I don't mean to suggest that such references enclose and contain the poem, more that they offer doors and windows in the wall of the mystery that always seems to surround a poem that we know we must and will return to.

That mystery is the heart of the matter, of course. Thinking here of the prematurely-wise words of the poet Keats, from a letter writ to his brothers when he was but three-and-twenty:

"I had not a dispute but a disquisition with Dilke, upon various subjects; several things dove-tailed in my mind, and at once it struck me what quality went to form a Man of Achievement, especially in Literature, and which Shakespeare possessed so enormously -- I mean Negative Capability, that is, when a man is capable of being in uncertainties, mysteries, doubts, without any irritable reaching after fact and reason -- Coleridge, for instance, would let go by a fine isolated verisimilitude caught from the Penetralium of mystery, from being incapable of remaining content with half-knowledge. This pursued through volumes would perhaps take us no further than this, that with a great poet the sense of Beauty overcomes every other consideration, or rather obliterates all consideration."

TC said...

Oh and lest I forget -- it seems I've casually added a year on to Jim's age, how unkind. I've said he is 78. But he will not reach that age for month or two. Meanwhile, divide that number in two, and get the age which, according to certain experts (well, stretching a bit), is the age at which youth lasts forever.

But of course numbers, ages, names... nothing lasts forever.

Marie W said...

I am so glad I stayed a bit longer with this one, because now I know more about Jim Dine and about this poem, and now I like it even more. His approach to poetry is fascinating. Reverse-visualizing. Those words alone will get me to wonder and think for a long time. Erasure, pentimento, connective tissue and skeleton. Names. Thank you so much for writing more about all this, Tom. I felt like there was something more about those lines, a kind of need to know (on my side of the screen). It's hard to explain. And after reading those lines from Keats, I feel that wherever there is Beauty there is also much more to it.
Thank you!

TC said...

Many thanks, Marie. There's a fine line (I guess) between providing helpful information, hand-rails so to speak, in hopes of assisting a careful reader... and coming on as the village explainer, in the process taking the risk of precluding the perceptions that reader may arrive at on her/his own.

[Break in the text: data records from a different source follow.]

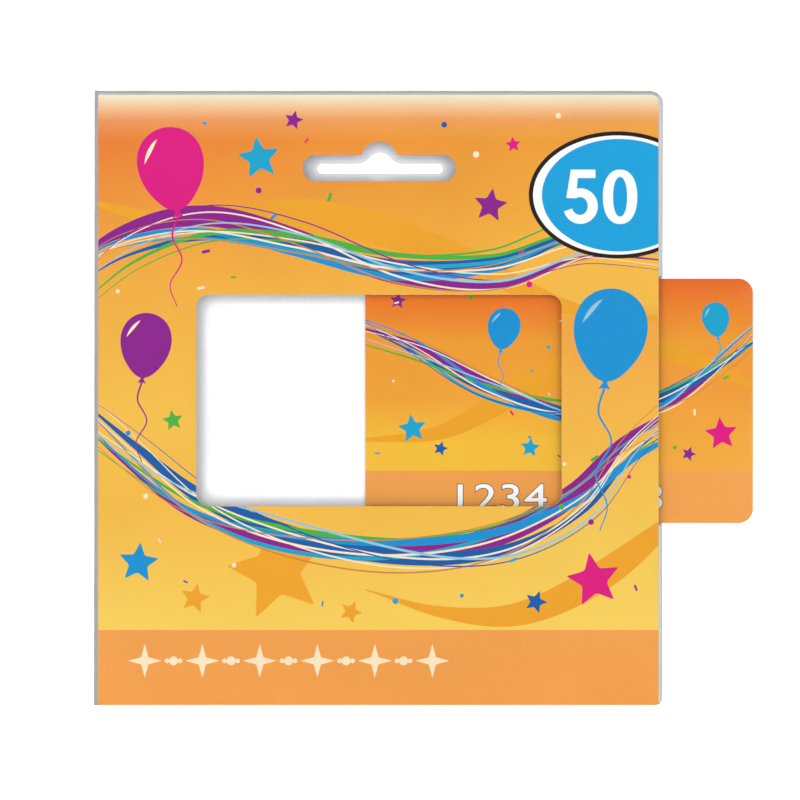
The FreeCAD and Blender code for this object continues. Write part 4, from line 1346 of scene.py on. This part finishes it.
def spread(axis, near, far, inside=1.0, past=0.0):
    """inside within a slope of near to the Y axis, past beyond far, smooth between."""
    ratio = sky("ShaderNodeMath", operation="DIVIDE")
    wt.links.new(parts.outputs[axis], ratio.inputs[0])
    wt.links.new(parts.outputs["Y"], ratio.inputs[1])
    size = sky("ShaderNodeMath", operation="ABSOLUTE")
    wt.links.new(ratio.outputs[0], size.inputs[0])
    m = sky("ShaderNodeMapRange", interpolation_type="SMOOTHSTEP")
    m.inputs["From Min"].default_value = near
    m.inputs["From Max"].default_value = far
    m.inputs["To Min"].default_value = inside
    m.inputs["To Max"].default_value = past
    wt.links.new(size.outputs[0], m.inputs["Value"])
    return m.outputs["Result"]


def both(a, b):
    n = sky("ShaderNodeMath", operation="MULTIPLY")
    wt.links.new(a, n.inputs[0])
    wt.links.new(b, n.inputs[1])
    return n.outputs[0]


box_light = both(both(spread("X", 0.15, 0.40, 0.15, 1.0), spread("X", 0.85, 1.10)), spread("Z", 0.60, 0.95))
soft = sky("ShaderNodeMath", operation="MULTIPLY_ADD")
wt.links.new(box_light, soft.inputs[0])
soft.inputs[1].default_value = SOFTBOX
soft.inputs[2].default_value = AMBIENT
seen = sky("ShaderNodeLightPath")
pick = sky("ShaderNodeMix", data_type="FLOAT")
wt.links.new(seen.outputs["Is Camera Ray"], pick.inputs[0])
wt.links.new(soft.outputs[0], pick.inputs[2])
pick.inputs[3].default_value = 1.05
wt.links.new(pick.outputs[0], bg.inputs["Strength"])


def lamp(name, loc, aim, size, watts):
    li = bpy.data.lights.new(name, "AREA")
    li.shape = "RECTANGLE"
    li.size, li.size_y = size
    li.energy = watts
    ob = bpy.data.objects.new(name, li)
    bpy.context.scene.collection.objects.link(ob)
    ob.location = loc
    ob.rotation_mode = "QUATERNION"
    ob.rotation_quaternion = (Vector(aim) - Vector(loc)).to_track_quat("-Z", "Y")
    ob.visible_camera = False
    return ob


lamp("key_soft", (-0.5, -0.9, 0.9), (0, 0, 0.07), (0.9, 0.9), 1.5)
lamp("back_soft", (0.6, 1.0, 0.8), (0, 0, 0.07), (0.9, 0.9), 1.0)

scene = bpy.context.scene
scene.view_settings.view_transform = "Standard"
scene.view_settings.look = "None"
scene.view_settings.exposure = 0.0
scene.view_settings.gamma = 1.0

cam = bpy.data.cameras.new("camera")
cam.sensor_width = 36.0
DIST = 1.0
cam.lens = 36.0 * DIST / 0.17636
cam.clip_start, cam.clip_end = 0.05, 30.0
cam_ob = bpy.data.objects.new("camera", cam)
scene.collection.objects.link(cam_ob)
cam_ob.location = (0.00466, FRONT * MM - DIST, 0.0673)
cam_ob.rotation_euler = (math.radians(90), 0, 0)
scene.camera = cam_ob
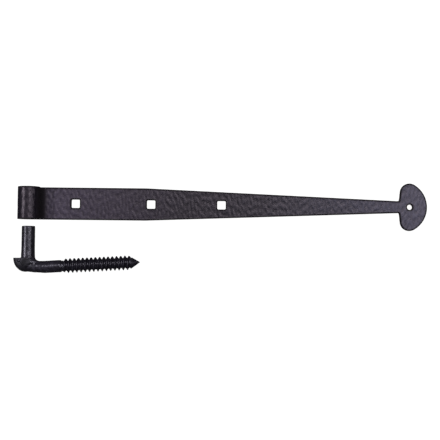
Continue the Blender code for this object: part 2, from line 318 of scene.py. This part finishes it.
def makeCoat(name, look, edged):
    # an edged coat has painted shade along the edges and painted light and shade along the strap
    material, nodes, links, shader = newMaterial(name)
    where = nodes.new("ShaderNodeTexCoord")
    patches = noiseNode(nodes, links, where, 1 / coatNoise["patchSize"], 5)
    mottle = noiseNode(nodes, links, where, 1 / coatNoise["mottleSize"], 4, 0.6)
    grain = noiseNode(nodes, links, where, 1 / look["grain"], 3, 0.6)
    low, high = coatNoise["mottleRange"]
    colour = rampNode(nodes, links, mottle.outputs["Fac"],
                      [(low, look["dark"]), (high, look["light"])]).outputs["Color"]
    low, high = coatNoise["patchRange"]
    tone = rampNode(nodes, links, patches.outputs["Fac"],
                    [(low, coatNoise["patchTone"]), (high, (1.0, 1.0, 1.0))]).outputs["Color"]
    colour = mixColour(nodes, links, 'MULTIPLY', 1.0, colour, tone)
    # painted shade in the relief's low ground and painted highlight on its ridges
    relief = nodes.new("ShaderNodeAttribute")
    relief.attribute_name = "relief"
    height = rangeNode(nodes, links, relief.outputs["Fac"], -1.0, 1.0, *look["reliefTone"])
    colour = scaled(nodes, links, colour, height)
    # painted shade and painted highlights from the mesh darken or brighten the colour, and the coat is rougher
    # where it is darker
    shade = nodes.new("ShaderNodeAttribute")
    shade.attribute_name = "shade"
    colour = scaled(nodes, links, colour, shade.outputs["Fac"])
    if edged:
        place = nodes.new("ShaderNodeSeparateXYZ")
        links.new(where.outputs["Object"], place.inputs["Vector"])
        share = rangeNode(nodes, links, place.outputs["X"], strapLow[0], strapHigh[0], 0.0, 1.0)
        # painted light and shade along the strap
        tone = rampNode(nodes, links, share, look["along"]).outputs["Color"]
        colour = mixColour(nodes, links, 'MULTIPLY', 1.0, colour, tone)
        # painted shade along every edge, with a rougher coat there
        edge = nodes.new("ShaderNodeAttribute")
        edge.attribute_name = "edgeDistance"
        near = rangeNode(nodes, links, edge.outputs["Fac"],
                         look["edgeFrom"], look["edgeTo"], 1.0, 0.0)
        colour = mixColour(nodes, links, 'MIX', near, colour, look["edge"])
    links.new(colour, shader.inputs["Base Color"])
    rough = rangeNode(nodes, links, mottle.outputs["Fac"],
                      *coatNoise["roughRange"], *look["roughness"])
    dull = rangeNode(nodes, links, shade.outputs["Fac"], 0.0, 1.0, 1.0, 0.0)
    if edged:
        onEye = nodes.new("ShaderNodeMath")
        onEye.operation = 'MULTIPLY'
        links.new(rough, onEye.inputs[0])
        smoother = rangeNode(nodes, links, share, *coatNoise["eyeShare"],
                             look["eyeRoughness"], 1.0)
        links.new(smoother, onEye.inputs[1])
        rough = onEye.outputs["Value"]
        edgeDull = rangeNode(nodes, links, near, 0.0, 1.0, 0.0, coatNoise["edgeRoughness"])
        dull = larger(nodes, links, dull, edgeDull)
    links.new(larger(nodes, links, rough, dull), shader.inputs["Roughness"])
    shader.inputs["Specular IOR Level"].default_value = look["shine"]
    shader.inputs["Specular Tint"].default_value = (*look["tint"], 1)
    bump = nodes.new("ShaderNodeBump")
    bump.inputs["Strength"].default_value = coatNoise["bumpStrength"]
    bump.inputs["Distance"].default_value = coatNoise["bumpDepth"]
    links.new(grain.outputs["Fac"], bump.inputs["Height"])
    links.new(bump.outputs["Normal"], shader.inputs["Normal"])
    return material


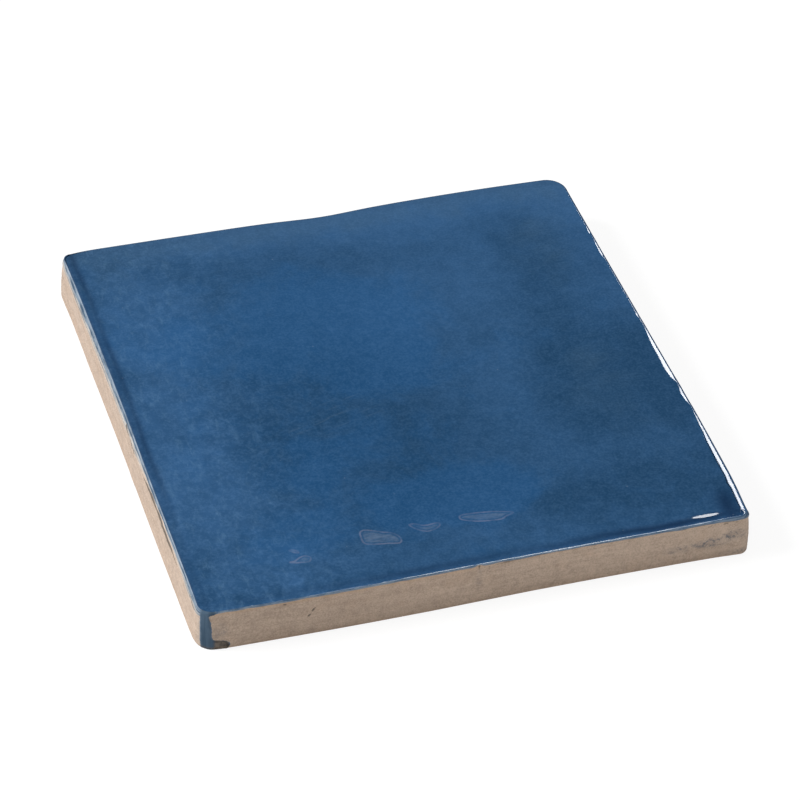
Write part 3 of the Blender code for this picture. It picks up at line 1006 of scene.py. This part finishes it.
def seen_or_mirrored(tree):
    """1 for what the camera sees, also in a mirror or through glass, and 0 for light on other things."""
    seen = tree.add("LightPath", output=CAMERA_RAY)
    return seen + tree.add("LightPath", output=GLOSSY_RAY) + tree.add("LightPath", output=TRANSMISSION_RAY)


paper = Finish(bpy.data.materials.new("white_paper"))
plain = paper.add("BsdfDiffuse", {}, {"Color": FLOOR_PAPER})
shaded = paper.add("BsdfDiffuse", {}, {"Color": FLOOR_SHADED})
glow = paper.add("Emission", {}, {"Color": WHITE, "Strength": FLOOR_GLOW})
lit = paper.add("AddShader", {}, {0: shaded, 1: glow})
sheet = paper.add("MixShader", {}, {0: seen_or_mirrored(paper), 1: plain, 2: lit})
paper.add("OutputMaterial", {}, {"Surface": sheet})
table_top.data.materials.append(paper.owner)

# The studio: even white walls, which are the background, and one broad soft key from the left. The key
# leaves no glint, because its own reflection is hidden.
SKY_LEVEL = 0.48
KEY_ENERGY = 0.97 * math.pi
KEY_ANGLE = math.radians(25)
KEY_FROM = Vector((-0.80, 0.22, 0.58))
scene.world = bpy.data.worlds.new("studio")
walls = Finish(scene.world)
level = SKY_LEVEL + (1 - SKY_LEVEL) * seen_or_mirrored(walls)
background = walls.add("Background", {}, {"Color": WHITE, "Strength": level})
walls.add("OutputWorld", {}, {"Surface": background})

key_light = bpy.data.lights.new("key", "SUN")
key_light.energy = KEY_ENERGY
key_light.angle = KEY_ANGLE
key = bpy.data.objects.new("key", key_light)
scene.collection.objects.link(key)
key.rotation_euler = KEY_FROM.to_track_quat("Z", "Y").to_euler()
key.visible_glossy = False

# The black tent round the shot and the lit panels in it, which only the gloss sees: two small ones at
# the back right that the rim shows as its white lines, and a dim one at the back left
TENT_SIDES = 36
TENT_RADIUS = 2.4
TENT_HEIGHT = 1.7
TENT_SHADE = colour(0.5, 0.7, 1.0)
TENT_GLOW = 0.10
bpy.ops.mesh.primitive_cylinder_add(
    vertices=TENT_SIDES, radius=TENT_RADIUS, depth=TENT_HEIGHT, location=(0.0, 0.0, TENT_HEIGHT / 2)
)
tent = bpy.context.object
tent.name = "black_tent"


def gloss_only(piece, shade, strength):
    """Gives a staged piece a plain glow that is seen in reflections and nowhere else."""
    cloth = Finish(bpy.data.materials.new(piece.name))
    glow = cloth.add("Emission", {}, {"Color": shade, "Strength": strength})
    cloth.add("OutputMaterial", {}, {"Surface": glow})
    piece.data.materials.append(cloth.owner)
    piece.visible_camera = False
    piece.visible_diffuse = False
    piece.visible_shadow = False
    piece.visible_transmission = False
    piece.visible_volume_scatter = False


def hang_panel(name, heading, up, away, width, height, strength, lean=0.0):
    """A lit panel facing the tile, at degrees from the back towards the right and up from the floor, some
    metres away. Its top leans to the right, as the tile sees it, by the degrees of the lean."""
    heading, up = math.radians(heading), math.radians(up)
    towards = Vector((math.sin(heading) * math.cos(up), math.cos(heading) * math.cos(up), math.sin(up)))
    bpy.ops.mesh.primitive_plane_add(size=1.0)
    panel = bpy.context.object
    panel.name = name
    panel.scale = (width, height, 1.0)
    leaning = Quaternion((0.0, 0.0, 1.0), math.radians(lean))
    panel.rotation_euler = (towards.to_track_quat("Z", "Y") @ leaning).to_euler()
    panel.location = towards * away
    gloss_only(panel, WHITE, strength)


gloss_only(tent, TENT_SHADE, TENT_GLOW)
hang_panel("rim_panel", 39.2, 36.5, 1.6, 0.21, 0.54, 14.0, lean=24.0)
hang_panel("top_panel", 36.0, 57.0, 1.6, 0.26, 0.42, 13.0)
hang_panel("left_panel", -42.0, 32.0, 1.8, 1.0, 0.8, 0.9)

# The camera, where the photograph was taken from: in front of the tile, a little to its left, and
# looking down at it with a long lens. Its turn is given by which way its right, its top and its back
# point.
CAMERA_LENS = 159.07
CAMERA_SENSOR = 36.0
CAMERA_NEAREST = 0.01
CAMERA_PLACE = (-0.16737, -0.45928, 0.42252)
CAMERA_RIGHT = Vector((0.95194, -0.30183, 0.05206))
CAMERA_TOP = Vector((0.15918, 0.63274, 0.75782))
CAMERA_BACK = Vector((-0.26167, -0.71311, 0.65038))
camera_data = bpy.data.cameras.new("camera")
camera_data.sensor_width = CAMERA_SENSOR
camera_data.lens = CAMERA_LENS
camera_data.clip_start = CAMERA_NEAREST
camera = bpy.data.objects.new("camera", camera_data)
scene.collection.objects.link(camera)
turned = Matrix((CAMERA_RIGHT, CAMERA_TOP, CAMERA_BACK)).transposed().to_4x4()
camera.matrix_world = Matrix.Translation(CAMERA_PLACE) @ turned
scene.camera = camera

But with a poem as densely-packed as this one, I thought perhaps it might better to take the chance of erring on the side of over-explaining; and (of course) to hope not to explain-away the mystery that always lingers on at the secret center of any poem as good as this one.

In any case, Jim shares my gratitude to you for being such a sensitive reader.

Another sensitive reader, the terrific poet/musician Terence Winch, reports he's had some trouble posting a comment on this poem. Apologies to Terry for that, I know the "interface" can prove frustrating.

But Terry has kindly sent along his comment back-channel, and we are grateful of him for taking that extra trouble.


Terence Winch said...

"It's inspiring to see that JD's visual work remains so distinctive and full of vitality. It's pure pleasure looking at his work, making those of us devoted to the Pleasure Principle very happy. I will keep an eye out for his writing."